See the in-source comments and engine::Limits for tunables (bounded
in-flight transactions, peer caps, action budget, etc.).
Open simplifications worth knowing about:
- IPv4 only. IPv6 nodes are silently ignored.
- The token store keys tokens on source IP (not port) to tolerate NAT rebinding.
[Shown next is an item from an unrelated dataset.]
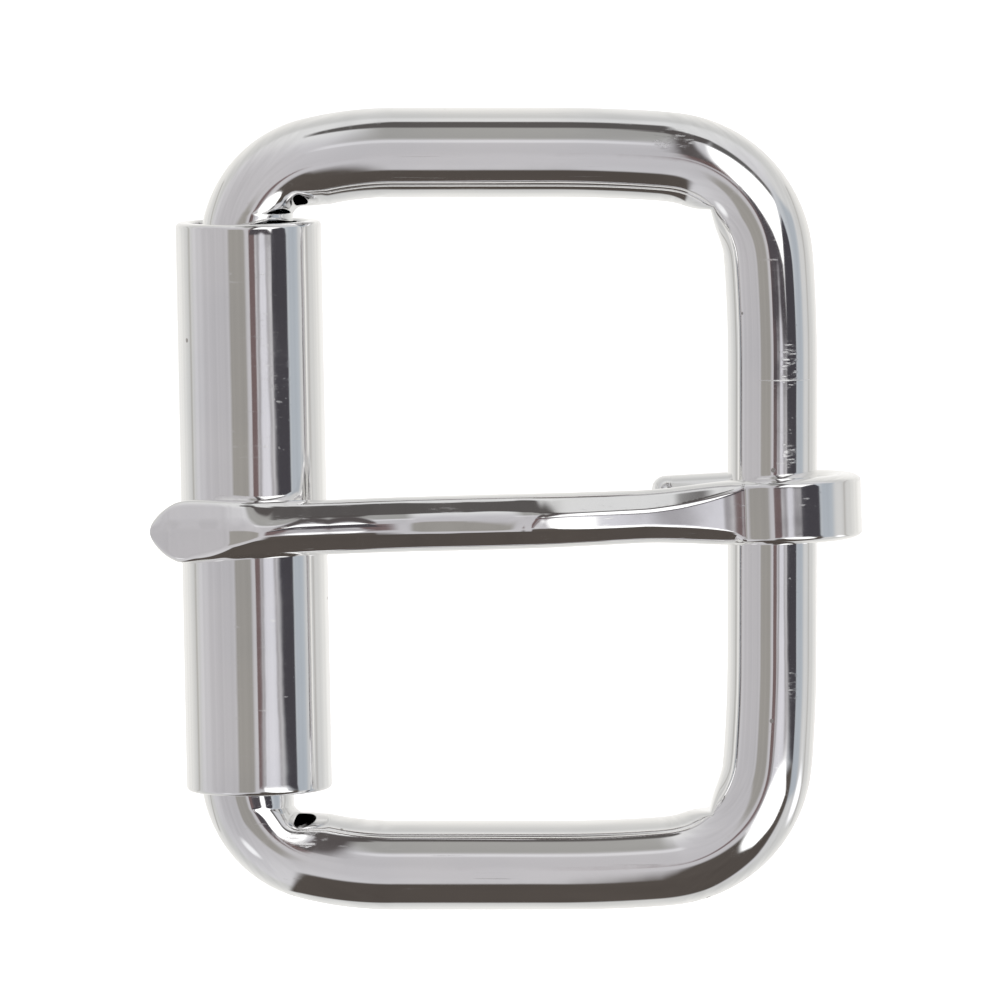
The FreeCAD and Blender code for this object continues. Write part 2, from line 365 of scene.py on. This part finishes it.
def tongue_rings():
    """Path of the section's middle: x, z, lean (deg), half width, half height, distance along."""
    middle = LOOP_OUTER - STRIP_T / 2
    rings = []
    slope = LOOP_END - 90
    turn = math.radians(LOOP_END)
    x0, z0 = middle * math.cos(turn), -middle * math.sin(turn)
    dx, dz = -math.cos(math.radians(slope)), math.sin(math.radians(slope))
    length = (TAIL_REACH + x0) / -dx
    half_w, half_t = STRIP_W / 2, STRIP_T / 2
    for u in np.sin(np.linspace(math.pi / 2, 0, DOME_RINGS)):
        s = length - TAIL_DOME + u * TAIL_DOME
        k = TAIL_SHRINK * (1 - math.sqrt(max(1 - u * u, 0.02)))
        rings.append((x0 + s * dx, z0 + s * dz, 180 - slope, half_w - k, half_t - k, 0.0))
    for s in np.linspace(length - TAIL_DOME, 0, TAIL_RINGS)[1:]:
        rings.append((x0 + s * dx, z0 + s * dz, 180 - slope, half_w, half_t, 0.0))
    for a in np.linspace(LOOP_END, -90, LOOP_RINGS)[1:-1]:
        t = math.radians(a)
        rings.append((middle * math.cos(t), -middle * math.sin(t), -90 - a, half_w, half_t, 0.0))
    nose = np.sin(np.linspace(0, math.pi / 2, NOSE_RINGS)[1:])
    reach = np.concatenate([np.linspace(0, KINK, KINK_RINGS),
                            np.linspace(KINK, NOSE_AT, SHANK_RINGS)[1:],
                            NOSE_AT + (TONGUE_REACH - NOSE_AT) * nose])
    round_top = np.sqrt(np.clip(LOOP_OUTER ** 2 - reach ** 2, 0, None))
    round_low = np.sqrt(np.clip((LOOP_OUTER - STRIP_T) ** 2 - reach ** 2, 0, None))
    top = np.where(reach <= KINK, round_top, eased(TOPS, reach))
    low = np.where(reach <= KINK, round_low, eased(BOTTOMS, reach))
    width = eased(WIDTHS, reach)
    for i, r in enumerate(reach):
        rings.append((-r, (top[i] + low[i]) / 2, 0.0, width[i] / 2, (top[i] - low[i]) / 2, r))
    return np.array(rings)


def tongue_mesh():
    """Skin of the tongue: each ring's radii are found by halving on the section's outline."""
    rings = tongue_rings()
    half_w, half_t, along = (rings[:, k, None] for k in (3, 4, 5))
    curl = np.clip(half_w / (STRIP_W / 2), 0, 1)
    share = np.where(along > 0, 1.0, curl)
    north, south = (eased(t, along) * share for t in (FLAT_NORTH, FLAT_SOUTH))
    bevel_n, bevel_s = (np.radians(eased(t, along)) for t in (BEVEL_NORTH, BEVEL_SOUTH))
    soft = eased(ROUNDING, along)
    crown = eased(CROWNS, along)
    # the arch's crest runs slantwise across the flat
    reach = np.clip(along, KINK, TONGUE_REACH)
    slope = (eased(TOPS, reach + 0.01) - eased(TOPS, reach - 0.01)) / 0.02
    slant = CREST_SLANT * slope * np.exp(-((along - ARCH_AT) / SLANT_LENGTH) ** 2)
    t = (np.arange(TONGUE_AROUND) + 0.5) * 2 * math.pi / TONGUE_AROUND
    c, s = np.cos(t)[None, :], np.sin(t)[None, :]

    def outside(r):
        """Positive outside the section at distance r from its middle."""
        y, u = r * c, r * s
        n = (y - north) * np.sin(bevel_n) + (u - half_t) * np.cos(bevel_n)
        m = (-y - south) * np.sin(bevel_s) + (u - half_t) * np.cos(bevel_s)
        under = ((np.abs(y) - UNDERSIDE_FLAT * half_w) - u - half_t) * math.sqrt(0.5)
        f = smooth_max(u - half_t + crown * y * y - slant * y, -u - half_t, TOP_ROUNDING)
        f = smooth_max(f, n, soft)
        f = smooth_max(f, m, soft)
        f = smooth_max(f, under, UNDERSIDE_ROUNDING)
        return smooth_max(f, np.abs(y) - half_w, np.minimum(SIDE_ROUNDING, half_w * 0.5))

    lo = np.zeros((len(rings), TONGUE_AROUND))
    beyond = 4.0
    hi = lo + beyond
    for _ in range(TONGUE_HALVINGS):
        mid = 0.5 * (lo + hi)
        out = outside(mid) > 0
        lo = np.where(out, lo, mid)
        hi = np.where(out, mid, hi)
    across, up = hi * c, hi * s
    lean = np.radians(rings[:, 2, None])
    x = rings[:, 0, None] - up * np.sin(lean)
    z = rings[:, 1, None] + up * np.cos(lean)
    k = math.radians(SKEW)
    xr = x * math.cos(k) - across * math.sin(k)
    yr = x * math.sin(k) + across * math.cos(k) + SHIFT_Y
    return grid_mesh("tongue_prong", np.stack([xr, yr, z], -1), close_u=False, caps=(0, -1))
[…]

Secret rotates every 5 minutes with a 5-minute grace window.
- Snapshots (every 5 minutes by default in
net::run, plus once on graceful shutdown) only persist nodes currently classified as Good. - No external-IP voting yet: if you start without
--public-ip, the self-id is purely random (won't be BEP 42-conforming).